Whole genome sequencing revealed host adaptation-focused genomic plasticity of pathogenic Leptospira

Abstract

Leptospirosis, caused by pathogenic Leptospira spp., has recently been recognized as an emerging infectious disease worldwide. Despite its severity and global importance, knowledge about the molecular pathogenesis and virulence evolution of Leptospira spp. remains limited. Here we sequenced and analyzed 102 isolates representing global sources. A high genomic variability were observed among different Leptospira species, which was attributed to massive gene gain and loss events allowing for adaptation to specific niche conditions and changing host environments. Horizontal gene transfer and gene duplication allowed the stepwise acquisition of virulence factors in pathogenic Leptospira evolved from a recent common ancestor. More importantly, the abundant expansion of specific virulence-related protein families, such as metalloproteases-associated paralogs, were exclusively identified in pathogenic species, reflecting the importance of these protein families in the pathogenesis of leptospirosis. Our observations also indicated that positive selection played a crucial role on this bacteria adaptation to hosts. These novel findings may lead to greater understanding of the global diversity and virulence evolution of Leptospira spp.

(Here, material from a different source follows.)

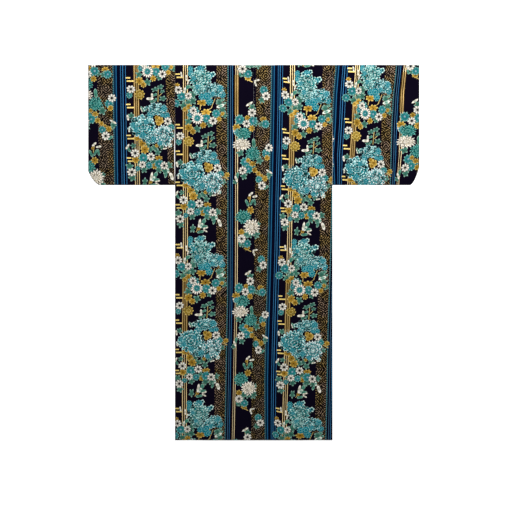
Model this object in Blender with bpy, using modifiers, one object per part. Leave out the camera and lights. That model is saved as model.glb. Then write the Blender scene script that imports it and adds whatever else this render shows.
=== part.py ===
"""A cotton yukata laid flat on its front, with its back up, shoulders at +Y and hem at -Y.

Seven pieces of cloth: two body lengths, two overlap panels, the collar and two sleeves.
Every piece is a wall of cloth, and a fold or a closed seam joins its upper and lower layer.
The wearer's left is at -X. Metres, with the floor at z = 0 and the origin under the middle.
"""

from collections import namedtuple
from math import atan2, cos, pi, sin

import bmesh
import bpy
from mathutils import Vector

# Driving sizes of the garment
LENGTH = 1.530
BODY_HALF_WIDTH = 0.321
CENTRE_TO_WRIST = 0.675
SLEEVE_DROP = 0.490
ARMHOLE = 0.230
UNDERARM_OPENING = 0.150
WRIST_OPENING = 0.230
NECK_HALF_WIDTH = 0.088
OVERLAP_SEAM = 0.080
OVERLAP_WIDTH = 0.150
OVERLAP_TIP_DROP = 0.230
OVERLAP_TIP_WIDTH = 0.002
COLLAR_WIDTH = 0.055
COLLAR_DROP = 0.765

# The cloth wall, the gap at seams and between layers, and the rise from one layer to the next
WALL = 0.0012
GAP = 0.0003
LAYER = WALL + GAP
MIDDLE = WALL / 2

# Soft ramps where a layer climbs over what lies under it, as distances past its edge
CLIMB_START = 0.018
CLIMB_END = 0.046
COLLAR_END_REST = 0.020
COLLAR_END_FALL = 0.080
PLATEAU_HALF_WIDTH = 0.180
PLATEAU_FOOT = 0.225
PLATEAU_TOP = 0.010
PLATEAU_TOP_FOOT = 0.065

# Longest steps between the points of a layer
ROW_STEP = 0.055
WIDE_STEP = 0.040
PLATEAU_STEP = 0.015
PLATEAU_TOP_STEP = 0.022
SLEEVE_STEP = 0.060
CORNER_STEPS = 5

# Heights on the garment, down from the shoulder fold
SHOULDER = LENGTH / 2
HEM = -LENGTH / 2
FOLD = SHOULDER - MIDDLE
ARMHOLE_END = SHOULDER - ARMHOLE
SIDE_SEAM_TOP = ARMHOLE_END - UNDERARM_OPENING
OVERLAP_TIP = SHOULDER - OVERLAP_TIP_DROP
COLLAR_END = SHOULDER - COLLAR_DROP
SLEEVE_BOTTOM = SHOULDER - SLEEVE_DROP
WRIST_END = SHOULDER - WRIST_OPENING

# One row for each side: the step between columns where the front climbs, the sleeve's rounded
# corner as its width and height, and how far its inner edge stands off below the armhole
Side = namedtuple("Side", "name sign front_step corner_width corner_height stand_off")
SIDES = (
    Side("left", -1, 0.031, 0.042, 0.062, 0.0024),
    Side("right", 1, 0.0125, 0.040, 0.074, 0.0005),
)

COLOURS = {
    "body": (0.012, 0.010, 0.032),
    "okumi": (0.014, 0.012, 0.036),
    "collar": (0.010, 0.009, 0.028),
    "sleeve": (0.013, 0.013, 0.038),
}
COTTON_ROUGHNESS = 0.85


def clear_scene():
    for obj in list(bpy.data.objects):
        bpy.data.objects.remove(obj, do_unlink=True)


def between(start, end, share):
    return start + (end - start) * share


def soft_step(value, start, end):
    """0 up to start, 1 from end on, and a soft curve between them."""
    share = min(max((value - start) / (end - start), 0.0), 1.0)
    return share * share * (3.0 - 2.0 * share)


def stations(stops, step):
    """The stops, with equal steps between them that are no longer than step."""
    places = [stops[0]]
    for start, end in zip(stops, stops[1:]):
        count = max(1, -int(-abs(end - start) // step))
        places += [between(start, end, k / count) for k in range(1, count + 1)]
    return places


def collar_seam(y):
    """How far the collar's seam is from the centre, towards the panel's own side."""
    if y >= OVERLAP_TIP:
        return between(OVERLAP_SEAM, NECK_HALF_WIDTH, (y - OVERLAP_TIP) / OVERLAP_TIP_DROP)
    if y >= COLLAR_END:
        return OVERLAP_SEAM - OVERLAP_WIDTH * (OVERLAP_TIP - y) / (OVERLAP_TIP - COLLAR_END)
    return OVERLAP_SEAM - OVERLAP_WIDTH


COLLAR_SLANT = atan2(OVERLAP_WIDTH, OVERLAP_TIP - COLLAR_END)
COLLAR_ACROSS = COLLAR_WIDTH / cos(COLLAR_SLANT)


def left_reach(y):
    """The x that the left front, with its overlap panel and collar, reaches to."""
    under_collar_end = soft_step(y, COLLAR_END - COLLAR_END_FALL, COLLAR_END - COLLAR_END_REST)
    return COLLAR_ACROSS * under_collar_end - collar_seam(y)


def front_height(side, x, y):
    """The left front lies on the floor, and the right one climbs onto it."""
    if side.sign < 0:
        return 0.0
    return LAYER * (1.0 - soft_step(x - left_reach(y), CLIMB_START, CLIMB_END))


def back_height(x, y):
    """The back lies on one layer at the sides and on two where the fronts cross."""
    across = 1.0 - soft_step(abs(x), PLATEAU_HALF_WIDTH, PLATEAU_FOOT)
    along = 1.0 - soft_step(y, OVERLAP_TIP + PLATEAU_TOP, OVERLAP_TIP + PLATEAU_TOP_FOOT)
    return LAYER * (1.0 + across * along)


def add_layer(bm, columns, rows, place):
    """A grid of cloth with the point at (column, row) where place says, kept by its indices."""
    grid = bmesh.ops.create_grid(bm, x_segments=len(columns) - 1, y_segments=len(rows) - 1, size=0.5)
    points = {}
    for vert in grid["verts"]:
        i = round((vert.co.x + 0.5) * (len(columns) - 1))
        j = round((vert.co.y + 0.5) * (len(rows) - 1))
        points[i, j] = vert
    for (i, j), vert in points.items():
        vert.co = place(columns[i], rows[j])
    return points


def join_layers(bm, upper, lower, indices):
    """A fold or closed seam: a strip between two layers along the points at the indices."""
    edges = []
    for layer in (upper, lower):
        edges += [bm.edges.get((layer[a], layer[b])) for a, b in zip(indices, indices[1:])]
    bmesh.ops.bridge_loops(bm, edges=edges)


def cloth_material(name, kind):
    material = bpy.data.materials.new("printed cotton " + name)
    material.use_nodes = True
    shader = material.node_tree.nodes["Principled BSDF"]
    shader.inputs["Base Color"].default_value = (*COLOURS[kind], 1.0)
    shader.inputs["Roughness"].default_value = COTTON_ROUGHNESS
    return material


def add_piece(name, kind, bm, collection):
    """Turn a surface through the middle of the cloth into a wall, as an object of its own."""
    bmesh.ops.recalc_face_normals(bm, faces=bm.faces)
    mesh = bpy.data.meshes.new(name)
    bm.to_mesh(mesh)
    bm.free()
    mesh.materials.append(cloth_material(name, kind))
    piece = bpy.data.objects.new(name, mesh)
    collection.objects.link(piece)
    wall = piece.modifiers.new("wall", "SOLIDIFY")
    wall.thickness = WALL
    wall.offset = 0.0
    wall.solidify_mode = "NON_MANIFOLD"
    wall.nonmanifold_thickness_mode = "CONSTRAINTS"
    return piece


def make_body(side, collection):
    """Back and front in one length, folded at the shoulder and sewn together at the side."""
    neck = NECK_HALF_WIDTH + GAP / 2
    front_columns = stations([neck, PLATEAU_HALF_WIDTH], side.front_step)
    front_columns += stations([PLATEAU_HALF_WIDTH, PLATEAU_FOOT], PLATEAU_STEP)[1:]
    front_columns += stations([PLATEAU_FOOT, BODY_HALF_WIDTH], WIDE_STEP)[1:]
    back_columns = stations([GAP / 2, neck], WIDE_STEP)[:-1] + front_columns
    plateau_rows = [OVERLAP_TIP + PLATEAU_TOP_FOOT, OVERLAP_TIP + PLATEAU_TOP]
    rows = stations([FOLD, plateau_rows[0]], ROW_STEP)
    rows += stations(plateau_rows, PLATEAU_TOP_STEP)[1:]
    stops = [plateau_rows[1], OVERLAP_TIP, SIDE_SEAM_TOP, COLLAR_END, COLLAR_END - COLLAR_END_FALL, HEM]
    rows += stations(stops, ROW_STEP)[1:]

    def side_edge(y):
        return BODY_HALF_WIDTH if y > SIDE_SEAM_TOP else BODY_HALF_WIDTH - MIDDLE

    def back_point(column, y):
        share = (column - GAP / 2) / (BODY_HALF_WIDTH - GAP / 2)
        x = side.sign * between(GAP / 2, side_edge(y), share)
        return Vector((x, y, MIDDLE + back_height(x, y)))

    def front_point(column, y):
        inner = (collar_seam(y) if y > OVERLAP_TIP else OVERLAP_SEAM) + GAP / 2
        share = (column - neck) / (BODY_HALF_WIDTH - neck)
        x = side.sign * between(inner, side_edge(y), share)
        return Vector((x, y, MIDDLE + front_height(side, x, y)))

    bm = bmesh.new()
    back = add_layer(bm, back_columns, rows, back_point)
    front = add_layer(bm, front_columns, rows, front_point)
    extra = len(back_columns) - len(front_columns)
    back = {(i - extra, j): vert for (i, j), vert in back.items()}
    last = len(front_columns) - 1
    join_layers(bm, back, front, [(i, 0) for i in range(last + 1)])
    sewn = [j for j, y in enumerate(rows) if y <= SIDE_SEAM_TOP]
    join_layers(bm, back, front, [(last, j) for j in sewn])
    return add_piece("body_" + side.name, "body", bm, collection)


def make_okumi(side, collection):
    """The overlap panel, from its tip at the collar to the hem, past the centre in front."""
    slant = (OVERLAP_TIP - COLLAR_END) / OVERLAP_WIDTH
    tip = OVERLAP_TIP - OVERLAP_TIP_WIDTH * slant
    rows = stations([tip, COLLAR_END, COLLAR_END - COLLAR_END_FALL, HEM], ROW_STEP)
    shares = stations([0.0, 1.0], 0.25)

    def point(share, y):
        x = side.sign * between(OVERLAP_SEAM - GAP / 2, collar_seam(y) + GAP / 2, share)
        return Vector((x, y, MIDDLE + front_height(side, x, y)))

    bm = bmesh.new()
    add_layer(bm, shares, rows, point)
    return add_piece("okumi_" + side.name, "okumi", bm, collection)


def mitre(before, corner, after, width):
    """The inner point of a band of the given width where its outer edge turns at a corner."""
    first = (corner - before).normalized()
    second = (after - corner).normalized()
    inward = (first.orthogonal() + second.orthogonal()).normalized()
    return corner + inward * (width / inward.dot(first.orthogonal()))


def make_collar(collection):
    """One band: up the right front edge, across under the back neck and down the left one."""
    edge = GAP / 2
    outer = [
        Vector((collar_seam(COLLAR_END) - edge, COLLAR_END)),
        Vector((OVERLAP_SEAM - edge, OVERLAP_TIP)),
        Vector((NECK_HALF_WIDTH - edge, FOLD)),
    ]
    outer += [Vector((-point.x, point.y)) for point in reversed(outer)]
    inner = [mitre(*triple, COLLAR_WIDTH) for triple in zip(outer, outer[1:], outer[2:])]
    inner.insert(0, outer[0] + (outer[1] - outer[0]).normalized().orthogonal() * COLLAR_WIDTH)
    inner.append(outer[-1] + (outer[-1] - outer[-2]).normalized().orthogonal() * COLLAR_WIDTH)
    last = len(outer) - 1
    right_corner = 2
    rows = [0.0]
    for k, (start, end) in enumerate(zip(outer, outer[1:])):
        rows += stations([k, k + 1], ROW_STEP / (end - start).length)[1:]
    shares = stations([0.0, 1.0], 1 / 3)
    right = SIDES[1]

    def point(share, row):
        k = min(int(row), last - 1)
        start = between(outer[k], inner[k], share)
        end = between(outer[k + 1], inner[k + 1], share)
        x, y = between(start, end, row - k)
        climb = front_height(right, x, y) if row <= right_corner else 0.0
        return Vector((x, y, MIDDLE + climb))

    bm = bmesh.new()
    add_layer(bm, shares, rows, point)
    return add_piece("collar", "collar", bm, collection)


def make_sleeve(side, collection):
    """A flat pouch: folded on top, sewn below and at the wrist, and open at its inner edge."""
    inner = BODY_HALF_WIDTH + GAP
    bottom = SLEEVE_BOTTOM + MIDDLE
    arc_top = bottom + side.corner_height
    arc = [pi / 2 * k / CORNER_STEPS for k in range(1, CORNER_STEPS + 1)]
    rows = stations([FOLD, WRIST_END, arc_top], SLEEVE_STEP)
    rows += [arc_top - side.corner_height * sin(angle) for angle in arc]
    shares = stations([0.0, 1.0], SLEEVE_STEP / (CENTRE_TO_WRIST - inner))

    def outer_edge(y):
        if y > WRIST_END:
            return CENTRE_TO_WRIST
        drop = min(max((arc_top - y) / side.corner_height, 0.0), 1.0)
        return CENTRE_TO_WRIST - MIDDLE - side.corner_width * (1.0 - (1.0 - drop * drop) ** 0.5)

    def inner_edge(y):
        share = min(max((ARMHOLE_END - y) / (ARMHOLE_END - SLEEVE_BOTTOM), 0.0), 1.0)
        return inner + side.stand_off * sin(pi * share)

    def layer_point(height):
        def point(share, y):
            x = side.sign * between(inner_edge(y), outer_edge(y), share)
            return Vector((x, y, MIDDLE + height))
        return point

    bm = bmesh.new()
    upper = add_layer(bm, shares, rows, layer_point(LAYER))
    lower = add_layer(bm, shares, rows, layer_point(0.0))
    last_column, last_row = len(shares) - 1, len(rows) - 1
    join_layers(bm, upper, lower, [(i, 0) for i in range(last_column + 1)])
    sewn = [(i, last_row) for i in range(last_column)]
    sewn += [(last_column, j) for j in range(last_row, -1, -1) if rows[j] <= WRIST_END]
    join_layers(bm, upper, lower, sewn)
    return add_piece("sleeve_" + side.name, "sleeve", bm, collection)


def main():
    clear_scene()
    collection = bpy.data.collections.new("yukata")
    bpy.context.scene.collection.children.link(collection)
    for side in SIDES:
        make_body(side, collection)
        make_okumi(side, collection)
        make_sleeve(side, collection)
    make_collar(collection)


main()
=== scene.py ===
# %% [markdown]
# # A cotton yukata, laid flat with its back up
# A yukata is an unlined summer robe. It is cut from straight lengths of printed cotton: two body
# lengths that run over the shoulders, two sleeve strips, two overlap panels and one long collar band.
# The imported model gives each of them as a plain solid, and this lesson puts thin printed cloth there.

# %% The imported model
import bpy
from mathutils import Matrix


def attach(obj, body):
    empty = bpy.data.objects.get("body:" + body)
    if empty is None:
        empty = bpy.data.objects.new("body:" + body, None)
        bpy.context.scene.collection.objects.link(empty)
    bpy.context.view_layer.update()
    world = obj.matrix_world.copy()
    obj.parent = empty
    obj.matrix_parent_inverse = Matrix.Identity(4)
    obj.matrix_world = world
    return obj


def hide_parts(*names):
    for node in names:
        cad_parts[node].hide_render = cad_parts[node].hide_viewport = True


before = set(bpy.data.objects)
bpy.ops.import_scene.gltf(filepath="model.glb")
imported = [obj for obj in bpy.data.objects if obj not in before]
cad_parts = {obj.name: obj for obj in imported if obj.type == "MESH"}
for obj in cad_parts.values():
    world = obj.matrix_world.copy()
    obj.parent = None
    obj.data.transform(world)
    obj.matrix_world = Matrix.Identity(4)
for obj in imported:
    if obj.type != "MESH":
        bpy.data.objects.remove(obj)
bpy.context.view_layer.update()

print("packed nodes:", ", ".join(sorted(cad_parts)))

# %% [markdown]
# ## Sizes
# Everything is worked out from the sizes that a seamstress would write down. They are the same as in
# the solids, apart from the cut of the sleeve corners, so each sheet of cloth lies in the place of the
# wall that it replaces.

# %% The garment's own sizes, in metres
from collections import namedtuple
from functools import lru_cache, partial
from math import atan2, cos, inf, pi, radians, sin

import bmesh
import bpy
import numpy as np
from mathutils import Vector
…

Figure 1. Accumulation curves for the pan-genome

(A) and core-genome (B) of 18 Leptospira species. Circles represented number of ortholog clusters for the different strain combinations. The red curve of panel A was a least squares fit of the power law y = k x^γ to medians, with the exponent γ > 0 indicating an open pan-genome. The red curve of panel B was least squares fit of the exponential decay y = kc exp[−x/tc] + Ω to medians, with Ω representing extrapolated core genome size. The equation was illustrated in each panel.

Figure 2. Phylogenetic analysis based on the maximum likelihood of the concatenated core genes of the Leptospira genome with Leptonema illini as the outgroup.

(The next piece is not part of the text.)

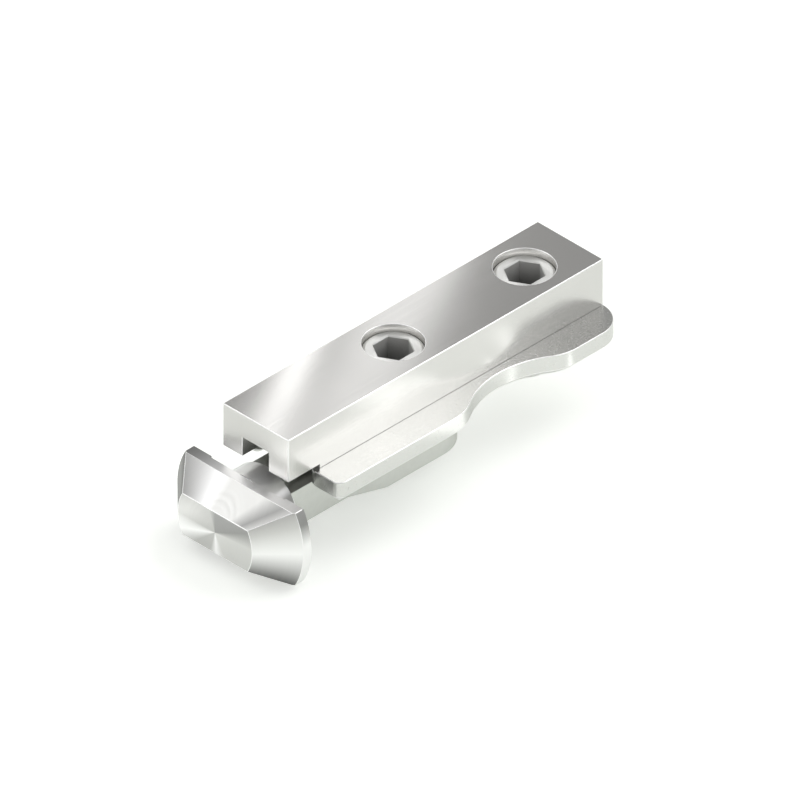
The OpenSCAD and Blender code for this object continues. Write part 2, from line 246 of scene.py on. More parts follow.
def joined(name, patches):
    """One closed mesh from patches in millimetres. Each face is wound to agree with its patch's
    normals, by half the sum of the cross products of its corners in turn. Points that fall together
    are made one, and each face keeps its own normals, so that roundings run smoothly into flats. A face
    carries a painted edge highlight where its normals turn by more than three radians in a millimetre."""
    first, points, normals, faces, edge_glint = 0, [], [], [], []
    for place, outward, rows in patches:
        rows = np.array(rows)
        ring = place[rows]
        area = np.cross(ring, np.roll(ring, -1, axis=1)).sum(1)
        inward = (area * outward[rows].mean(1)).sum(1) < 0
        rows[inward] = rows[inward][:, ::-1]
        stride = np.linalg.norm(ring - np.roll(ring, -1, axis=1), axis=2)
        bend = np.linalg.norm(outward[rows] - np.roll(outward[rows], -1, axis=1), axis=2)
        edge_glint.append((bend.max(1) > 0.01) & (bend.max(1) > 3.0 * stride.min(1)))
        points.append(place)
        normals.append(outward)
        faces += (rows + first).tolist()
        first += len(place)
    points, normals = np.concatenate(points), np.concatenate(normals)
    _, kept, where = np.unique(np.round(points, 4), axis=0, return_index=True, return_inverse=True)
    where = where.reshape(-1)
    corner = np.concatenate(faces)
    piece = meshed(name, points[kept] / 1000, [where[row].tolist() for row in faces])
    piece.data.shade_smooth()
    piece.data.normals_split_custom_set(normals[corner].tolist())
    share = np.concatenate(edge_glint).astype(np.float32)
    piece.data.attributes.new("painted_edge_highlight", "FLOAT", "FACE").data.foreach_set("value", share)
    return piece


def circle(x, y, radius, steps=96, hollow=False):
    """A full circle as a closed outline, without a second point at its start."""
    return arc(x, y, radius, 0, 360 - 360 / steps, steps, hollow)


def at_step(y, side):
    """Two points of a wall where the relief under the nose ends, one micron before the step and one
    micron after it, with the normal to one side."""
    return np.array([[relief_x - 1e-3, y, 0, side], [relief_x + 1e-3, y, 0, side]])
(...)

(A) All spirochete species genomes were included. (B) The enlarged pathogenic group of from the phylogenetic tree. Numbers before and after slash showed the numbers of gains and losses, respectively (G: gain; L: loss). There were gene gain and loss events in the evolution from the root to the lineages. Scale bar indicated an evolutionary distance of 0.05 amino acid substitutions per position.

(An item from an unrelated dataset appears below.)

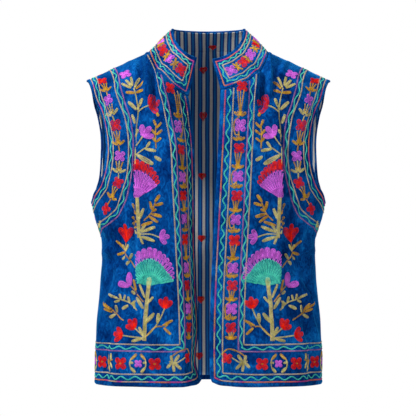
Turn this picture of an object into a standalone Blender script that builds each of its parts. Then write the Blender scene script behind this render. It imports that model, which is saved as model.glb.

Figure 3. Role of horizontal gene transfer (HGT), gene loss and gene duplication in pathogenic Leptospira evolution.

Scatter plots of duplication genes, HGT genes and most recent common ancestor (MRCA) lost genes versus the total number of genes in nine pathogenic Leptospira species were present. The abscissa represented the gene number of each species, and the ordinate represented the gained or lost gene number.

Figure 4. Phylogenetic analysis based on the concatenated orthologous proteins of 18 Leptospira species and the outgroup Leptonema illini using maximum likelihood method.

The complete tree was shown in Supplementary Figure 3. To the right of the tree, average numbers of 14 specific protein families that were not universally shared across all pathogenic species were indicated by different colored circles. White colored: no copies; green colored: 1 copy; orange colored: 2–4 copies; red colored: ≥5 copies. Scale bar indicated an evolutionary distance of 0.2 amino acid substitutions per position.

Figure 5. Positively selected virulence genes among the nine pathogenic Leptospira species.

Moving toward the inside, the first and second circles separately represented the 42 positively selected genes in the plus and minus strands of chromosome I of L. interrogans serovar Lai str.56601, and the gene names or loci were labeled outside of the circle. The 3^rd and 4^th circles represented GC content and GC skew, respectively. Precise molecular details for all mutations are shown in Supplementary dataset S16, S17 and S19.